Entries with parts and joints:
————————
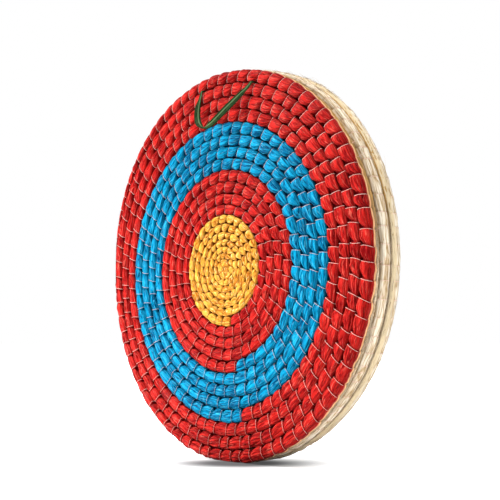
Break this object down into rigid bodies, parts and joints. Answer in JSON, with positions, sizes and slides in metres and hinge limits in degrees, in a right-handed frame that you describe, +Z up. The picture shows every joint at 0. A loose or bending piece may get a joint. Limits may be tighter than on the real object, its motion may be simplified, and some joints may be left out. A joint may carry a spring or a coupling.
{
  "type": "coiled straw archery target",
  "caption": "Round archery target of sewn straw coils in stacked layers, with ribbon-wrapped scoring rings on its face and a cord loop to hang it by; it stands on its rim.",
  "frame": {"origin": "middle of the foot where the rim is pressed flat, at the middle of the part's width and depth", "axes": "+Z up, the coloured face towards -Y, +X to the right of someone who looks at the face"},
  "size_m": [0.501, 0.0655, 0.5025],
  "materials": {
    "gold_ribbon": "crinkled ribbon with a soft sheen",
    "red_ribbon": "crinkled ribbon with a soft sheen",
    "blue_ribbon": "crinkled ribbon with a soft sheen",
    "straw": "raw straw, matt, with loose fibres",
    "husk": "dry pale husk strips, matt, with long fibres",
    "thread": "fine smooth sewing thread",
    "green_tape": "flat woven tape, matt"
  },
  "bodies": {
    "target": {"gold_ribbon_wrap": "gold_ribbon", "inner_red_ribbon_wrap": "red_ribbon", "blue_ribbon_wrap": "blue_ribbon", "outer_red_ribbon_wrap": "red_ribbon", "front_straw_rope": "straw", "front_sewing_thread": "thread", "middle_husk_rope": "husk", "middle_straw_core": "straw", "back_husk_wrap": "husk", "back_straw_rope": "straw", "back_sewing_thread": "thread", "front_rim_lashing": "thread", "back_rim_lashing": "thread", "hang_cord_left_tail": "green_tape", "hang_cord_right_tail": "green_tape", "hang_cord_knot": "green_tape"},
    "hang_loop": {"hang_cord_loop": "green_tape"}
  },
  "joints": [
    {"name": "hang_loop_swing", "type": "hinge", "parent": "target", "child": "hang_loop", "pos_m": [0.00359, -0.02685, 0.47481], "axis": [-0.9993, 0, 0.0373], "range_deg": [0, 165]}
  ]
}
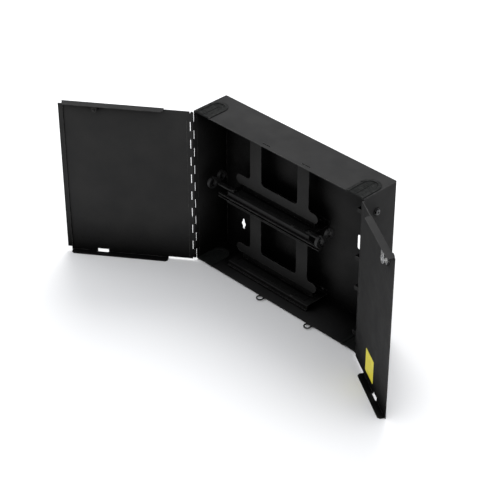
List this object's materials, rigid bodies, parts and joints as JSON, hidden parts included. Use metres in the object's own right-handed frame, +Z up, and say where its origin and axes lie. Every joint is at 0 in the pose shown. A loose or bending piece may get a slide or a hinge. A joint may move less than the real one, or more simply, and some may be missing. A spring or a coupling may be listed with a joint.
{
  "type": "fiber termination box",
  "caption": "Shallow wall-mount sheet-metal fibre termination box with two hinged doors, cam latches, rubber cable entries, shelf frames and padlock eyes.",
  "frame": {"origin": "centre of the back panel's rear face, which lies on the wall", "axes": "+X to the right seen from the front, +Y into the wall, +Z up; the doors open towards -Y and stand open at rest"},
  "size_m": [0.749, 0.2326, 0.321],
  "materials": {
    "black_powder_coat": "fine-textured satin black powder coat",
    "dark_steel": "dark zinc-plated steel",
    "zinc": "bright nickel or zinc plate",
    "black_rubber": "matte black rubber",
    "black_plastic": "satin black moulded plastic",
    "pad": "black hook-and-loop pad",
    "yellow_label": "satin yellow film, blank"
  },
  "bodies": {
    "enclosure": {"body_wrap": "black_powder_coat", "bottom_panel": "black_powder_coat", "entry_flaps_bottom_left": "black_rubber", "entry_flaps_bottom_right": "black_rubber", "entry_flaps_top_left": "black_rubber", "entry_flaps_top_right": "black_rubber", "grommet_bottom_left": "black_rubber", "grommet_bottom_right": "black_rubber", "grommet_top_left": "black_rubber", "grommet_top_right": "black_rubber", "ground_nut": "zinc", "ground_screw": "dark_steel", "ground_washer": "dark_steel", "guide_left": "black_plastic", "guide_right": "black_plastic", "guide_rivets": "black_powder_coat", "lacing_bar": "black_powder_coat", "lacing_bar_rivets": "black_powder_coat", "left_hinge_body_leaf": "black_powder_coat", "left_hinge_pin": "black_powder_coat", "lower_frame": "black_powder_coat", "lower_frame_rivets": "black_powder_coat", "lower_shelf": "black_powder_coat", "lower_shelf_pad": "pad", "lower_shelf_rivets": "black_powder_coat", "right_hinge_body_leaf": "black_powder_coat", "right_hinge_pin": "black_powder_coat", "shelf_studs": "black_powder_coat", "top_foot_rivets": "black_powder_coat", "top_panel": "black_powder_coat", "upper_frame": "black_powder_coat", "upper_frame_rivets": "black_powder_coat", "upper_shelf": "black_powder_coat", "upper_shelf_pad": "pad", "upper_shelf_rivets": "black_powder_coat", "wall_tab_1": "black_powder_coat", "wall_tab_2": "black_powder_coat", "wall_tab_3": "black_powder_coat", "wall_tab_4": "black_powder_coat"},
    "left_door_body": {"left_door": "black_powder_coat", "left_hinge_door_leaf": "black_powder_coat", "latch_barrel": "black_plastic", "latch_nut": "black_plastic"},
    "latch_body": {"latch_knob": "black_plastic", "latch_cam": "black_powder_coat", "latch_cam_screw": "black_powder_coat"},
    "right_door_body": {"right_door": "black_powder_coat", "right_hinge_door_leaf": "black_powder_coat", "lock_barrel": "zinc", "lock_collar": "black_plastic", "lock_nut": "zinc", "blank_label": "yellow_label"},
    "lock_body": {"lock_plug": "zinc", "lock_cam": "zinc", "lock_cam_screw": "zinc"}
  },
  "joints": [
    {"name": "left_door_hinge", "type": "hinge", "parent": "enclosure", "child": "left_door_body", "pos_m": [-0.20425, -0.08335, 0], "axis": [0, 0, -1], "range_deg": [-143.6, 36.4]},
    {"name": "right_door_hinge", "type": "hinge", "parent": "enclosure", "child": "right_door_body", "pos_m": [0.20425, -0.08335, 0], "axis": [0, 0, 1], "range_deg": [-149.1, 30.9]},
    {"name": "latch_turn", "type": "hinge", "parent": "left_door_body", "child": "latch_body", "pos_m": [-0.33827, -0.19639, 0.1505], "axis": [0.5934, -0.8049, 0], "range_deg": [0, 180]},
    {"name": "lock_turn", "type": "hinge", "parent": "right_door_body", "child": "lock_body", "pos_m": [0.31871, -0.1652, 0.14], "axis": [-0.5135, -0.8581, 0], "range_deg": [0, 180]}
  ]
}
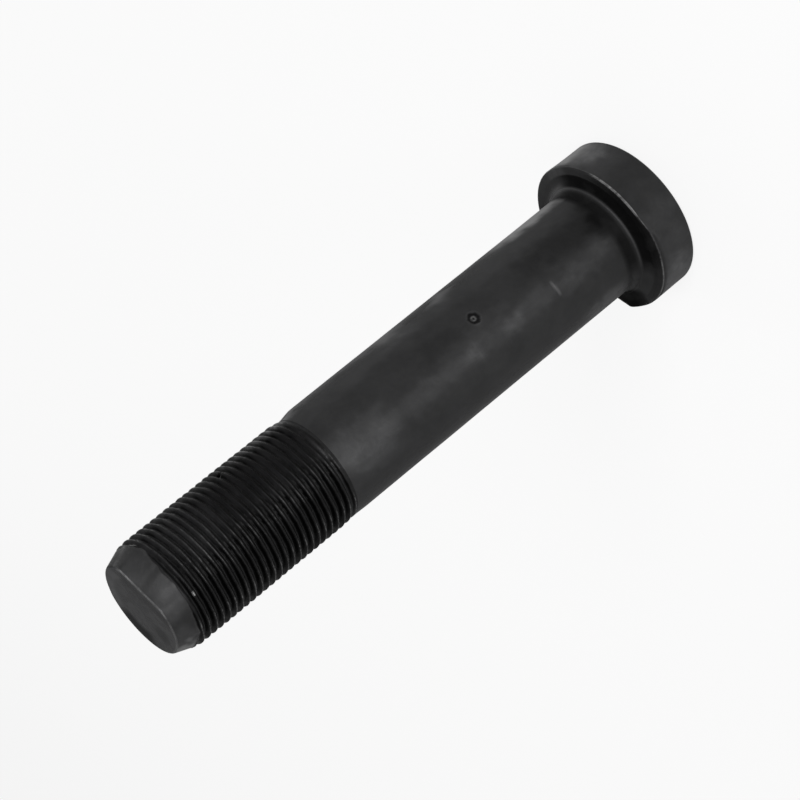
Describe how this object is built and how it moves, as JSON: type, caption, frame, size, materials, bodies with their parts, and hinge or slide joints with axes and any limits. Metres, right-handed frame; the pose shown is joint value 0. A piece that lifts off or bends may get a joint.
————————
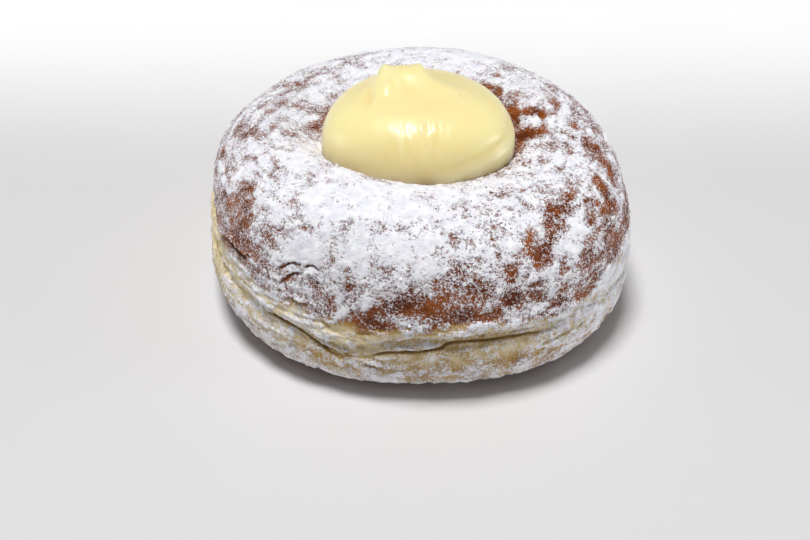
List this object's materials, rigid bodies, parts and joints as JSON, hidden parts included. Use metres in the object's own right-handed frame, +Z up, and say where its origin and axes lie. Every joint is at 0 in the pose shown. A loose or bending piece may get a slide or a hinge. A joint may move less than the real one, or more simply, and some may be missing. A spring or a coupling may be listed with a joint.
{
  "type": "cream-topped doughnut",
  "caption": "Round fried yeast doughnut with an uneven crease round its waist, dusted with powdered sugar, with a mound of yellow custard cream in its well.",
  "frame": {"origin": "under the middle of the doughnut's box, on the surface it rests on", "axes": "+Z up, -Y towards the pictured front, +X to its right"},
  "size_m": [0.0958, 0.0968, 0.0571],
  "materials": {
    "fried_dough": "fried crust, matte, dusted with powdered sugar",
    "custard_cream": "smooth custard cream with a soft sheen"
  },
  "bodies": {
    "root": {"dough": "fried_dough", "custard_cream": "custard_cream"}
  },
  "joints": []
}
————————
Copy out every line where the word "this" occurs.

Break this object down into rigid bodies, parts and joints. Answer in JSON, with positions, sizes and slides in metres and hinge limits in degrees, in a right-handed frame that you describe, +Z up. The picture shows every joint at 0. A loose or bending piece may get a joint. Limits may be tighter than on the real object, its motion may be simplified, and some joints may be left out. A joint may carry a spring or a coupling.
List this object's materials, rigid bodies, parts and joints as JSON, hidden parts included. Use metres in the object's own right-handed frame, +Z up, and say where its origin and axes lie. Every joint is at 0 in the pose shown. A loose or bending piece may get a slide or a hinge. A joint may move less than the real one, or more simply, and some may be missing. A spring or a coupling may be listed with a joint.
Describe how this object is built and how it moves, as JSON: type, caption, frame, size, materials, bodies with their parts, and hinge or slide joints with axes and any limits. Metres, right-handed frame; the pose shown is joint value 0. A piece that lifts off or bends may get a joint.
List this object's materials, rigid bodies, parts and joints as JSON, hidden parts included. Use metres in the object's own right-handed frame, +Z up, and say where its origin and axes lie. Every joint is at 0 in the pose shown. A loose or bending piece may get a slide or a hinge. A joint may move less than the real one, or more simply, and some may be missing. A spring or a coupling may be listed with a joint.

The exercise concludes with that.